I know its bad all over prices wise, so I hate complaining.  It just seems so much worse here. Gas is 4.60 a gallon here.  Which is seriously driving up the cost of food. I went to buy bananas when we were in the store. 1.19 a lb. Hopefully this week I can hit up our local farmers market (its on Wednesday) and get some fruits and veggies.  We’ll see, most of what we end up eating is canned or frozen because produce is so expensive here.

I’m glad I have here to write, since if I talk to Mike about how I feel it just causes more stress for him, and he already does so much. And no one else I really knows completely understands what we’re going thru right now. So atleast I have an outlet.

We didn’t accomplish anything today.  I want my house empty of the clutter.  Im so sick of eating sitting on the couch. I want to use my table.  Getting Mike to do anything is like if I were trying to pull teeth all on my own.  Such a baby about throwing things out.  And he will find just about anything else to do other than what needs to be done.

We did do grocery shopping… To an extent.  So depressing.  I wont go into detail.  Just not great.

I happened to sell two more bags of baby clothes for 30$ total.  I need to start going thru the 12 month stuff and stream line it down to just one tub.  I think its taken over two or three (although I think there are 2t and such size clothes as well because some of it is M’s old clothes).

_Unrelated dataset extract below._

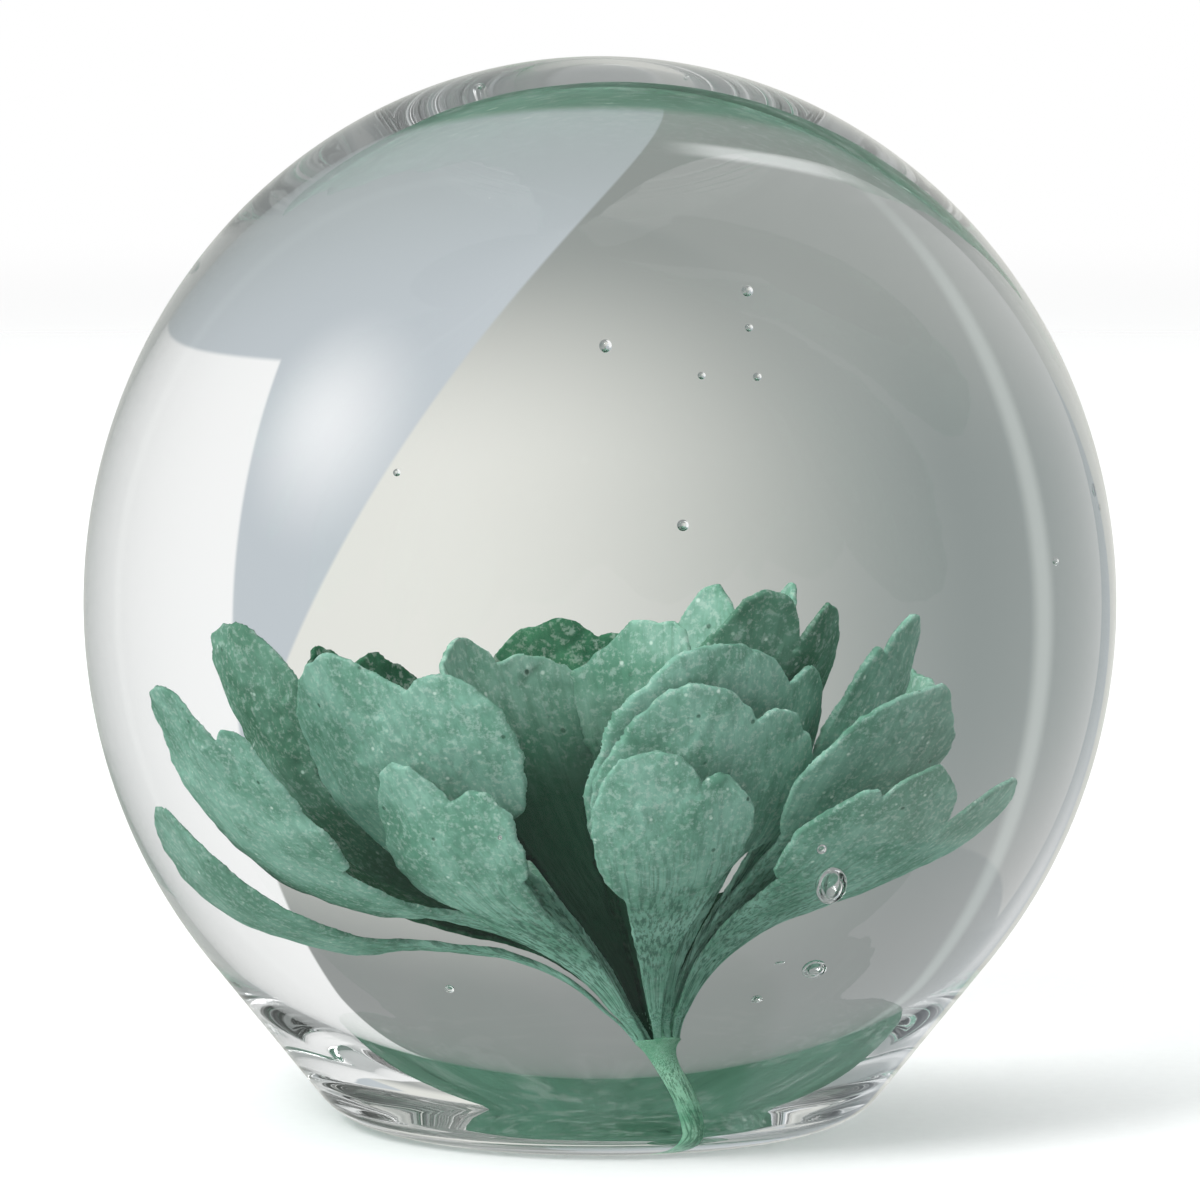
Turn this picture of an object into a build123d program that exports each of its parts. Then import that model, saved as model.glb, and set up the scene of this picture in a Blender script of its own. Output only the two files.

I got up this morning and had to strip the girls bed so I went ahead and cleaned up the rest of their room.  How they end up with so many things all over the floor I have on clue!  And I vaccumed the whole apartment. Tomorrow we have a birthday party, but I am hoping to go thru the kitchen and get rid of some of the crap we just dont need.  You know those things in the cabinets that never get dug out … like… ever… Yep I’d like to stream line all of that stuff too.

Just another day in my life pretty much.  Sorry I haven’t been posting, but other than prices going sky high here there isnt much to talk about.  I was hoping for a busy summer out side but because of the gas prices we stay home alot, and since we have no yard… we stay in.

I hope everyone elses weekend is going well.